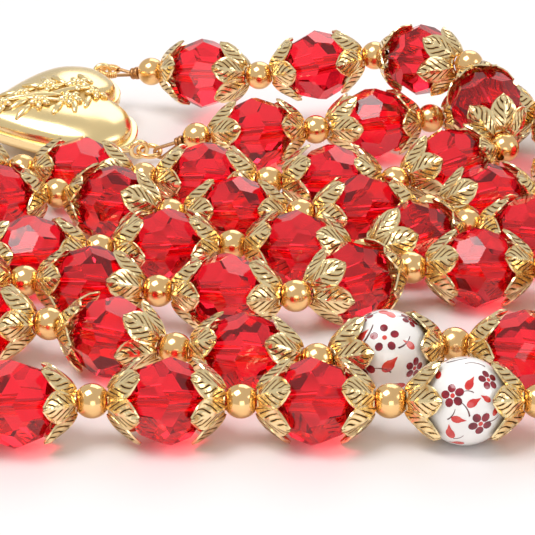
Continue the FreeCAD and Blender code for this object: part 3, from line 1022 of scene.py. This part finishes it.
@dataclass
class PorcelainBead:
    """One glazed porcelain bead with blossoms, leaves and stems painted on it."""

    glaze: bpy.types.Material
    burgundy: bpy.types.Material
    leaf_red: bpy.types.Material
    ink: bpy.types.Material
    radius: float = 5.0
    bore: float = 0.6
    face_height: float = 24.0
    lift: float = 0.015
    eye: float = 0.26

    def disc(self, across: float, along: float, middle: float, corners: int = 10,
             tip: float = 0.0) -> bpy.types.Object:
        """Model one flat brush stroke.

        Args:
            across: Its half width.
            along: Its half length.
            middle: How far along Y its middle lies.
            corners: Corners around it.
            tip: How far its far end is drawn out to a point.

        Returns:
            The stroke, lying on the XY plane.
        """
        clear_selection()
        bpy.ops.mesh.primitive_circle_add(vertices=corners, radius=1, fill_type="TRIFAN")
        stroke = bpy.context.object
        stretch(stroke, everything(stroke), (across, along, 1))
        if tip:
            shift(stroke, where(stroke, lambda co: co.y > along * 0.95), (0, tip, 0))
        shift(stroke, everything(stroke), (0, middle, 0))
        return stroke

    def blossom(self, reach: float, petal: float) -> bpy.types.Object:
        """Model a five-petalled blossom with a paler eye.

        Args:
            reach: How far a petal's middle lies from the eye.
            petal: Half the length of a petal.

        Returns:
            The blossom, lying on the XY plane.
        """
        stroke = self.disc(petal * 0.88, petal, reach)
        dress(stroke, self.burgundy)
        petals = [copy_to(stroke, Matrix.Rotation(math.tau * index / PETALS, 4, "Z"))
                  for index in range(PETALS)]
        discard(stroke)
        eye = self.disc(self.eye, self.eye, 0.0)
        dress(eye, self.leaf_red)
        return join(petals + [eye], "blossom_pattern")

    def leaf(self) -> bpy.types.Object:
        """Model a pointed leaf stroke."""
        stroke = self.disc(0.46, 0.68, 0.0, 12, 0.55)
        pick(stroke, everything(stroke))
        bpy.ops.mesh.subdivide(number_cuts=2)
        leave_edit()
        dress(stroke, self.leaf_red)
        return stroke

    def stem(self) -> bpy.types.Object:
        """Model a thin curved stem stroke."""
        clear_selection()
        bpy.ops.mesh.primitive_grid_add(x_subdivisions=1, y_subdivisions=10, size=2)
        stem = bpy.context.object
        for vertex in stem.data.vertices:
            sway = 0.22 * (1 - vertex.co.y ** 2)
            vertex.co.x = vertex.co.x * 0.055 * (1.3 - 0.5 * vertex.co.y) + sway
        dress(stem, self.ink)
        return stem

    def spot(self, mark: Mark, facing: float) -> Matrix:
        """Return the placement of a mark on the bead's surface.

        Args:
            mark: The painted shape.
            facing: Which way the painted face looks, degrees about Z.

        Returns:
            The placement, its Z axis pointing out of the bead.
        """
        low = math.radians(self.face_height)
        up = Vector((0, math.sin(low), math.cos(low)))
        depth = math.sqrt(max(0.0, 1 - mark.right ** 2 - mark.up ** 2))
        out = Vector((mark.right, 0, 0)) + up * mark.up
        out = (out + Vector((0, -math.cos(low), math.sin(low))) * depth).normalized()
        side = up.cross(out).normalized()
        turn = face_frame(side, out.cross(side), out)
        return (Matrix.Rotation(math.radians(facing), 4, "Z")
                @ Matrix.Translation(out * self.radius) @ turn
                @ Matrix.Rotation(math.radians(mark.turn), 4, "Z")
                @ Matrix.Scale(mark.size, 4))

    def painting(self, marks: tuple[Mark, ...]) -> bpy.types.Object:
        """Paint the marks on the front and again on the back of the bead.

        Args:
            marks: The painted shapes of one face.

        Returns:
            The joined strokes, lying on the bead's surface.
        """
        patterns = {Motif.BLOSSOM: self.blossom(0.84, 0.52),
                    Motif.OPEN_BLOSSOM: self.blossom(1.18, 0.50),
                    Motif.LEAF: self.leaf(), Motif.STEM: self.stem()}
        parts = [copy_to(patterns[mark.motif], self.spot(mark, facing))
                 for facing in (0, 180) for mark in marks]
        for part in parts:
            for vertex in part.data.vertices:
                vertex.co = vertex.co.normalized() * (self.radius + self.lift)
        for pattern in patterns.values():
            discard(pattern)
        return join(parts, "painting_pattern")

    def build(self) -> None:
        """Model the ball and both paintings once and set a bead at each place."""
        ball = drilled_ball(self.radius, self.bore, 56, 40)
        dress(ball, self.glaze)
        sprays = [self.painting(OPEN_SPRAY), self.painting(SPRAY_OF_BLOSSOMS)]
        places = [LOOP_ROUTE.beads()[unit] for unit in PORCELAIN_UNITS]
        places += [drop_route().beads()[unit] for unit in (0, 4)]
        for number, place in enumerate(places, 1):
            spray = sprays[number % 2]
            paint = copy_to(spray, in_metres(Matrix.Translation(place.translation)))
            bead = copy_to(ball, in_metres(place))
            node = f"porcelain_bead_{number}"
            hand_in(join([bead, paint], node + "_painted"), node, "porcelain", node)
        for pattern in [ball] + sprays:
            discard(pattern)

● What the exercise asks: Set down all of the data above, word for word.

● Finished exercise:
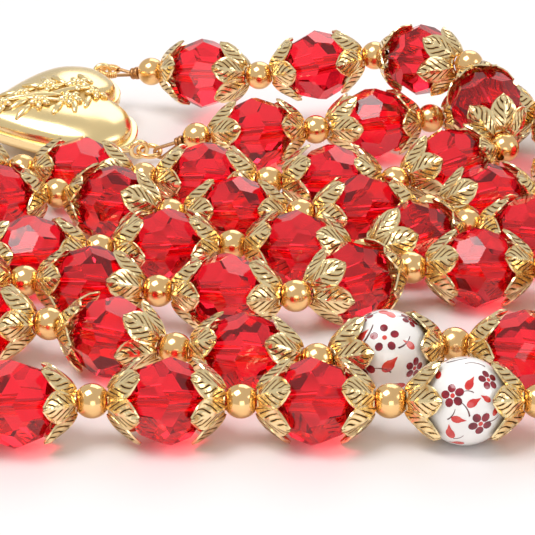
Continue the FreeCAD and Blender code for this object: part 3, from line 1022 of scene.py. This part finishes it.
@dataclass
class PorcelainBead:
    """One glazed porcelain bead with blossoms, leaves and stems painted on it."""

    glaze: bpy.types.Material
    burgundy: bpy.types.Material
    leaf_red: bpy.types.Material
    ink: bpy.types.Material
    radius: float = 5.0
    bore: float = 0.6
    face_height: float = 24.0
    lift: float = 0.015
    eye: float = 0.26

    def disc(self, across: float, along: float, middle: float, corners: int = 10,
             tip: float = 0.0) -> bpy.types.Object:
        """Model one flat brush stroke.

        Args:
            across: Its half width.
            along: Its half length.
            middle: How far along Y its middle lies.
            corners: Corners around it.
            tip: How far its far end is drawn out to a point.

        Returns:
            The stroke, lying on the XY plane.
        """
        clear_selection()
        bpy.ops.mesh.primitive_circle_add(vertices=corners, radius=1, fill_type="TRIFAN")
        stroke = bpy.context.object
        stretch(stroke, everything(stroke), (across, along, 1))
        if tip:
            shift(stroke, where(stroke, lambda co: co.y > along * 0.95), (0, tip, 0))
        shift(stroke, everything(stroke), (0, middle, 0))
        return stroke

    def blossom(self, reach: float, petal: float) -> bpy.types.Object:
        """Model a five-petalled blossom with a paler eye.

        Args:
            reach: How far a petal's middle lies from the eye.
            petal: Half the length of a petal.

        Returns:
            The blossom, lying on the XY plane.
        """
        stroke = self.disc(petal * 0.88, petal, reach)
        dress(stroke, self.burgundy)
        petals = [copy_to(stroke, Matrix.Rotation(math.tau * index / PETALS, 4, "Z"))
                  for index in range(PETALS)]
        discard(stroke)
        eye = self.disc(self.eye, self.eye, 0.0)
        dress(eye, self.leaf_red)
        return join(petals + [eye], "blossom_pattern")

    def leaf(self) -> bpy.types.Object:
        """Model a pointed leaf stroke."""
        stroke = self.disc(0.46, 0.68, 0.0, 12, 0.55)
        pick(stroke, everything(stroke))
        bpy.ops.mesh.subdivide(number_cuts=2)
        leave_edit()
        dress(stroke, self.leaf_red)
        return stroke

    def stem(self) -> bpy.types.Object:
        """Model a thin curved stem stroke."""
        clear_selection()
        bpy.ops.mesh.primitive_grid_add(x_subdivisions=1, y_subdivisions=10, size=2)
        stem = bpy.context.object
        for vertex in stem.data.vertices:
            sway = 0.22 * (1 - vertex.co.y ** 2)
            vertex.co.x = vertex.co.x * 0.055 * (1.3 - 0.5 * vertex.co.y) + sway
        dress(stem, self.ink)
        return stem

    def spot(self, mark: Mark, facing: float) -> Matrix:
        """Return the placement of a mark on the bead's surface.

        Args:
            mark: The painted shape.
            facing: Which way the painted face looks, degrees about Z.

        Returns:
            The placement, its Z axis pointing out of the bead.
        """
        low = math.radians(self.face_height)
        up = Vector((0, math.sin(low), math.cos(low)))
        depth = math.sqrt(max(0.0, 1 - mark.right ** 2 - mark.up ** 2))
        out = Vector((mark.right, 0, 0)) + up * mark.up
        out = (out + Vector((0, -math.cos(low), math.sin(low))) * depth).normalized()
        side = up.cross(out).normalized()
        turn = face_frame(side, out.cross(side), out)
        return (Matrix.Rotation(math.radians(facing), 4, "Z")
                @ Matrix.Translation(out * self.radius) @ turn
                @ Matrix.Rotation(math.radians(mark.turn), 4, "Z")
                @ Matrix.Scale(mark.size, 4))

    def painting(self, marks: tuple[Mark, ...]) -> bpy.types.Object:
        """Paint the marks on the front and again on the back of the bead.

        Args:
            marks: The painted shapes of one face.

        Returns:
            The joined strokes, lying on the bead's surface.
        """
        patterns = {Motif.BLOSSOM: self.blossom(0.84, 0.52),
                    Motif.OPEN_BLOSSOM: self.blossom(1.18, 0.50),
                    Motif.LEAF: self.leaf(), Motif.STEM: self.stem()}
        parts = [copy_to(patterns[mark.motif], self.spot(mark, facing))
                 for facing in (0, 180) for mark in marks]
        for part in parts:
            for vertex in part.data.vertices:
                vertex.co = vertex.co.normalized() * (self.radius + self.lift)
        for pattern in patterns.values():
            discard(pattern)
        return join(parts, "painting_pattern")

    def build(self) -> None:
        """Model the ball and both paintings once and set a bead at each place."""
        ball = drilled_ball(self.radius, self.bore, 56, 40)
        dress(ball, self.glaze)
        sprays = [self.painting(OPEN_SPRAY), self.painting(SPRAY_OF_BLOSSOMS)]
        places = [LOOP_ROUTE.beads()[unit] for unit in PORCELAIN_UNITS]
        places += [drop_route().beads()[unit] for unit in (0, 4)]
        for number, place in enumerate(places, 1):
            spray = sprays[number % 2]
            paint = copy_to(spray, in_metres(Matrix.Translation(place.translation)))
            bead = copy_to(ball, in_metres(place))
            node = f"porcelain_bead_{number}"
            hand_in(join([bead, paint], node + "_painted"), node, "porcelain", node)
        for pattern in [ball] + sprays:
            discard(pattern)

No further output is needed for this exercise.